§ **TASK TO CARRY OUT**
Reproduce exactly the opening lines of the listing, stopping after the line that contains "wasm.setup();" and including it.

§ **COLLECTED DATA**

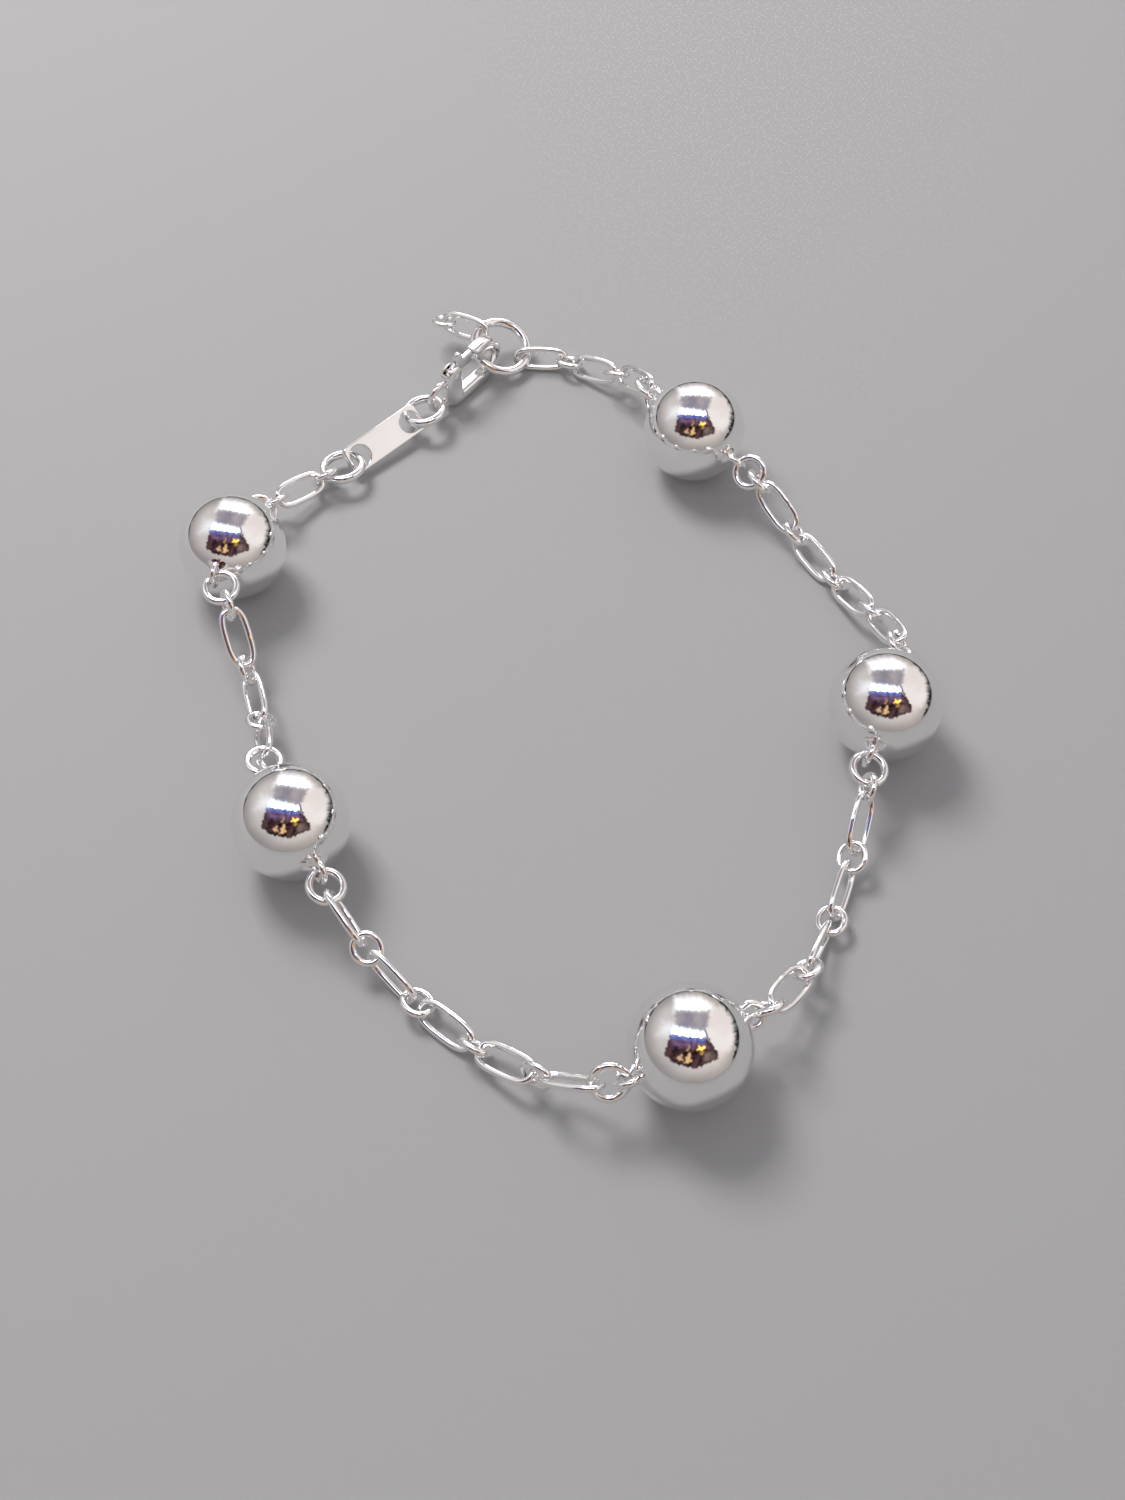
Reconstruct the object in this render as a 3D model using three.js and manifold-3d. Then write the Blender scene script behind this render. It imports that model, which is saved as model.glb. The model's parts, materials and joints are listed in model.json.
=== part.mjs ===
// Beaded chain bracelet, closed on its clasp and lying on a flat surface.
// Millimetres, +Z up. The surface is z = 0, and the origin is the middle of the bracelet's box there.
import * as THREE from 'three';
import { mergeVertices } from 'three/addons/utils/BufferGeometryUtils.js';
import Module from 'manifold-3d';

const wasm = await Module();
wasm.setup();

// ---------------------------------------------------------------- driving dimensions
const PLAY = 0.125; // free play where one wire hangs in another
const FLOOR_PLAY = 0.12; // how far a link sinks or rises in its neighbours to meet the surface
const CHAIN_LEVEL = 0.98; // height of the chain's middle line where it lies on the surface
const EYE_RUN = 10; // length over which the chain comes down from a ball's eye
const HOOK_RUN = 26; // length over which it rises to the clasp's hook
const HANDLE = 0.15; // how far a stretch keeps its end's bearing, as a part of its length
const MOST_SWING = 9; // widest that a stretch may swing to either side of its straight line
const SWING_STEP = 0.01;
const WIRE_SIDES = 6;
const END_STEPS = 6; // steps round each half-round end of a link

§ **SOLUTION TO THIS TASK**
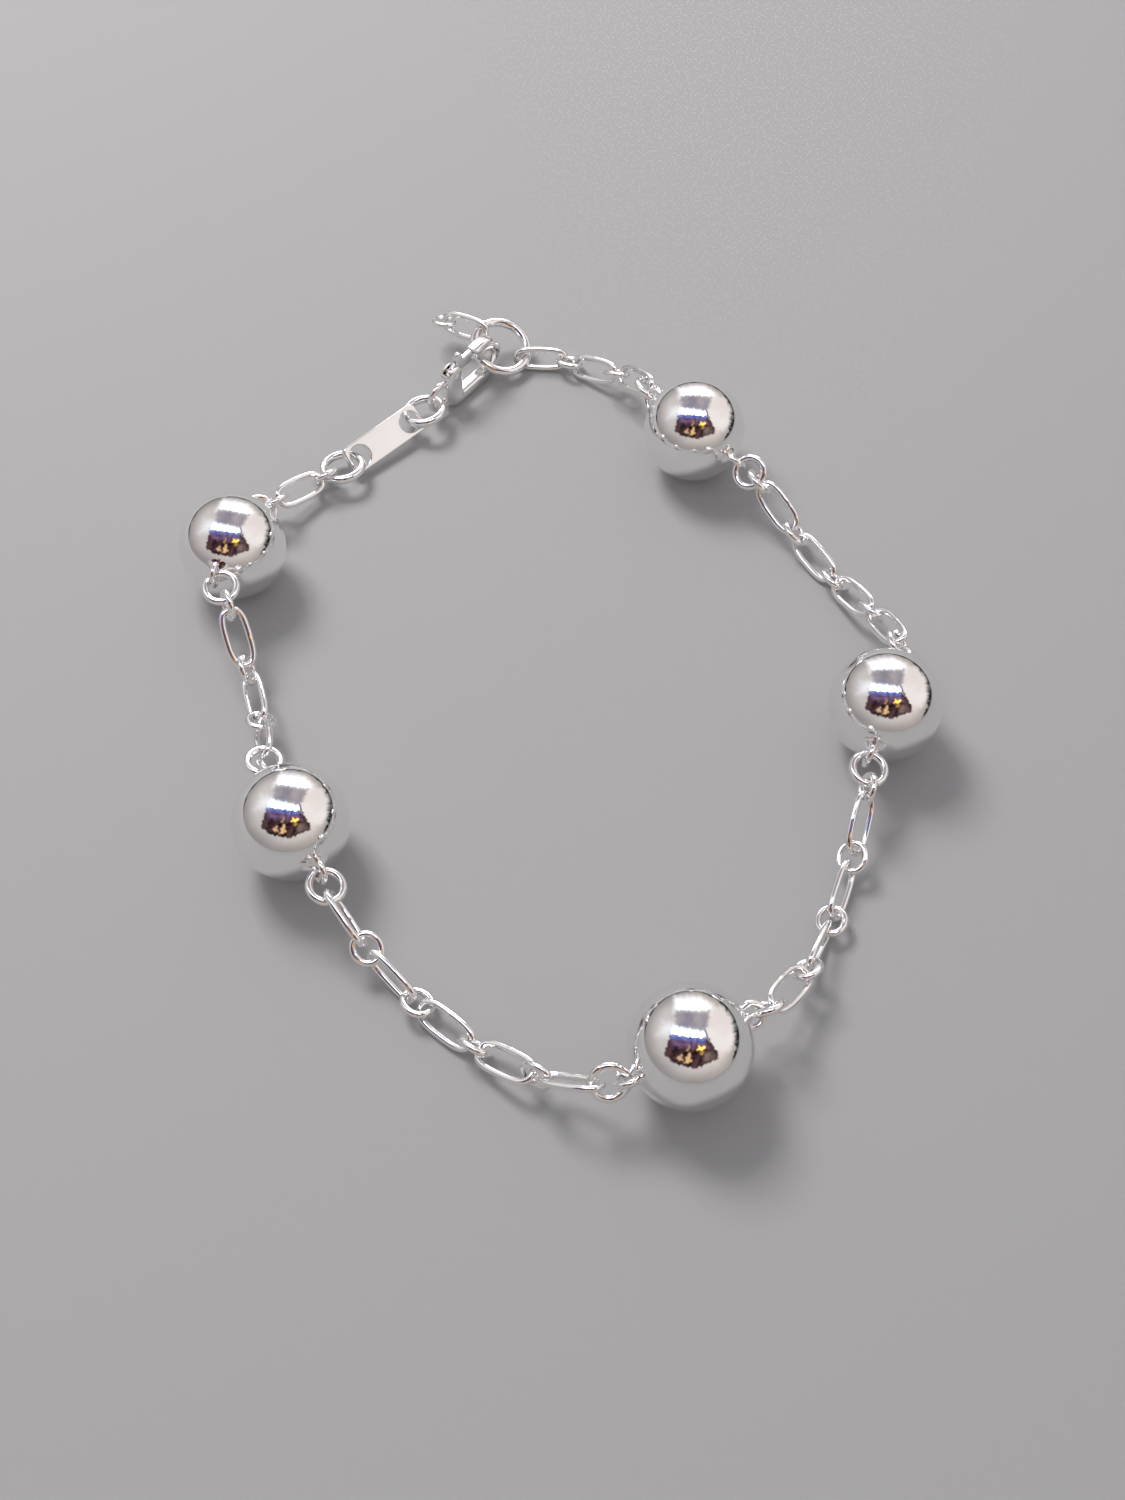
Reconstruct the object in this render as a 3D model using three.js and manifold-3d. Then write the Blender scene script behind this render. It imports that model, which is saved as model.glb. The model's parts, materials and joints are listed in model.json.
=== part.mjs ===
// Beaded chain bracelet, closed on its clasp and lying on a flat surface.
// Millimetres, +Z up. The surface is z = 0, and the origin is the middle of the bracelet's box there.
import * as THREE from 'three';
import { mergeVertices } from 'three/addons/utils/BufferGeometryUtils.js';
import Module from 'manifold-3d';

const wasm = await Module();
wasm.setup();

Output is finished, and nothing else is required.